In its paper on Avoiding War in Europe: How to Reduce the Risk of a Military Encounter between Russia and NATO, the Task Force, coordinated by the European Leadership Network, a pan-European leadership network and security think-tank based in London, describes some of the increased military activity in Europe in recent months. It argues that the situation is ripe with potential for either dangerous miscalculation or an accident that could trigger a further worsening of the crisis or even a direct military confrontation between Russia and the West.

PROPOSAL

It brings forward a very specific proposal, namely that:

  • The NATO-Russia Council should be urgently convened to discuss a possible Memorandum of Understanding between NATO and its partners and the Russian Federation on Rules of Behaviour for the Safety of Air and Maritime Encounters between the two sides.
  • Such a memorandum of understanding would be modelled on a similar memorandum signed between the United States and China in November 2014.
  • The agreement would:
    • Set out the principles and procedures of communication that should be observed during encounters between military vessels and aircraft;
    • Require each side to give timely hazard warnings if military exercises and live weapons firing are to take place in a vicinity where military assets of the other side are operational;
    • Commit each side to communicate in a timely fashion about the manoeuvring intentions of military vessels and military aircraft.

It would also, again modelled on the US-China agreement, contain a list of actions to be avoided. This would include:

  • Avoiding simulations of attacks by aiming guns, missiles, fire control radar, torpedo tubes or other weapons in the direction of military vessels and military aircraft encountered.

And the agreement would:

  • Agree the radio frequencies to be used for communication and the signals vocabulary to be used if spoken language difficulties between commanding officers or masters are encountered.
  • Contain a provision for an annual assessment meeting, led by senior military officers, of any events relating to the application of the agreement in practice.

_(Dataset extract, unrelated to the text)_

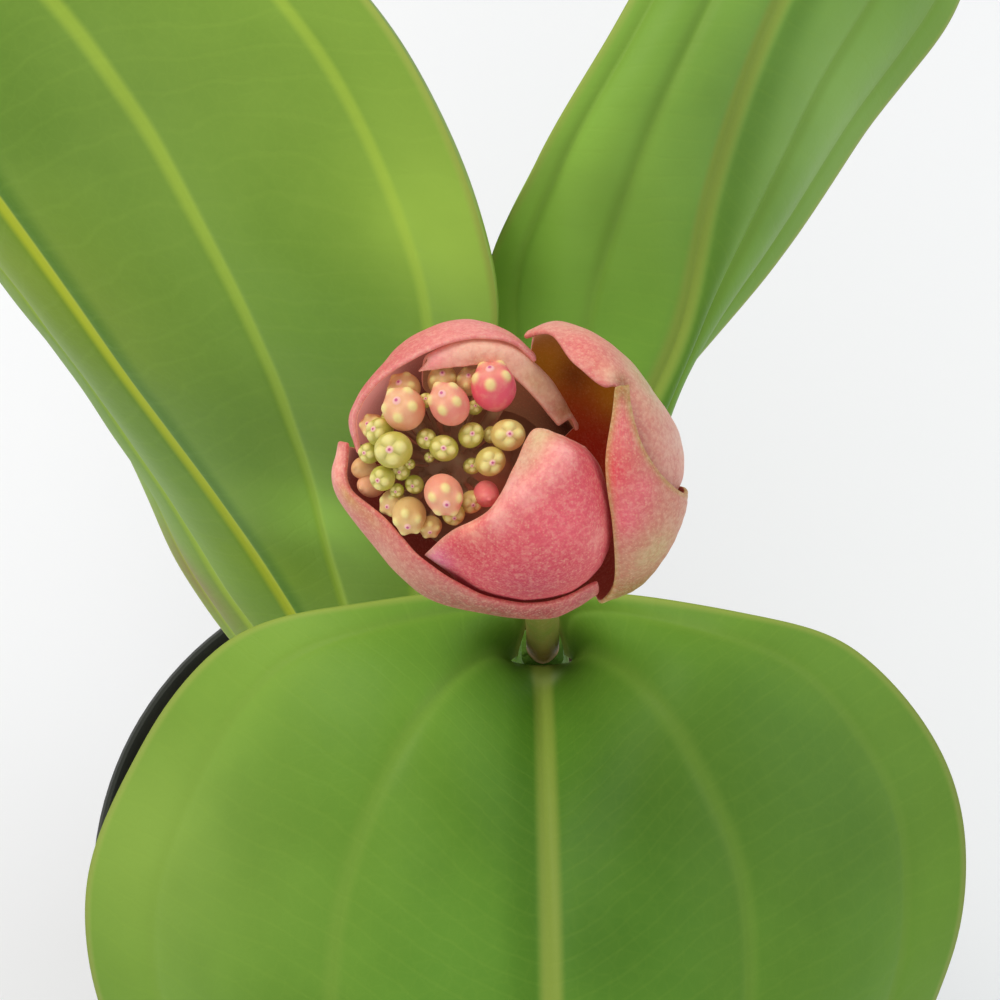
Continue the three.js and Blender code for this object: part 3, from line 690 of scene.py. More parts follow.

This agreement would provide a multilateral agreement that builds on and expands two existing agreements that apply to the United States and Russia. These are the Agreement on the Prevention of Incidents On and Over the High Seas (1972), and the 1989 Agreement on Prevention of Dangerous Military Incidents.

This would provide a concrete multilateral method to more effectively manage some of the risks we are now running in Europe.

Signatories to the paper are:

  • Adam Daniel Rotfeld, former Foreign Minister, (Poland) (Task Force Co-Chair);
  • Igor S. Ivanov, former Foreign Minister, President, Russian International Affairs Council, Corresponding Member of the Russian Academy of Sciences (Russia) (Task Force Co-Chair);
  • Des Browne, former Defence Secretary (UK) (Task Force Co-Chair);
  • Özdem Sanberk, Director of the International Strategic Research Organisation, former Undersecretary of the Ministry of Foreign Affairs (Turkey) (Task Force Co-Chair);
  • Ana Palacio, former Foreign Minister (Spain);
  • Malcolm Rifkind, former Foreign and Defence Secretary (UK);
  • Volker Ruehe, former Defence Minister (Germany);
  • Tarja Cronberg, Former Member of the European Parliament and former Director of the Copenhagen Peace Research Institute (Finland);
  • Igor Yu. Yurgens, Chairman of the Board of the Institute of Contemporary Development, Vice President of the Russian Union of Industrialists and Entrepreneurs (Russia);
  • Tony Brenton, former Ambassador to Russia (UK);
  • Alexei Gromyko, Acting Director of the Institute of Europe of the Russian Academy of Sciences (IE RAS) (Russia);
  • Paul Quilès, former Defence Minister (France);
  • Vyacheslav I. Trubnikov, former Director, Russian Foreign Intelligence, General (Rtd) and former Ambassador (Russia);
  • Hikmet Cetin, former Foreign Minister (Turkey).

The Task Force is supported by independent research from a consortium of think-tanks: the European Leadership Network (ELN) in London; the Russian International Affairs Council (RIAC) in Moscow; the Polish Institute of International Affairs (PISM) in Warsaw and the International Strategic Research Organisation (USAK) in Ankara.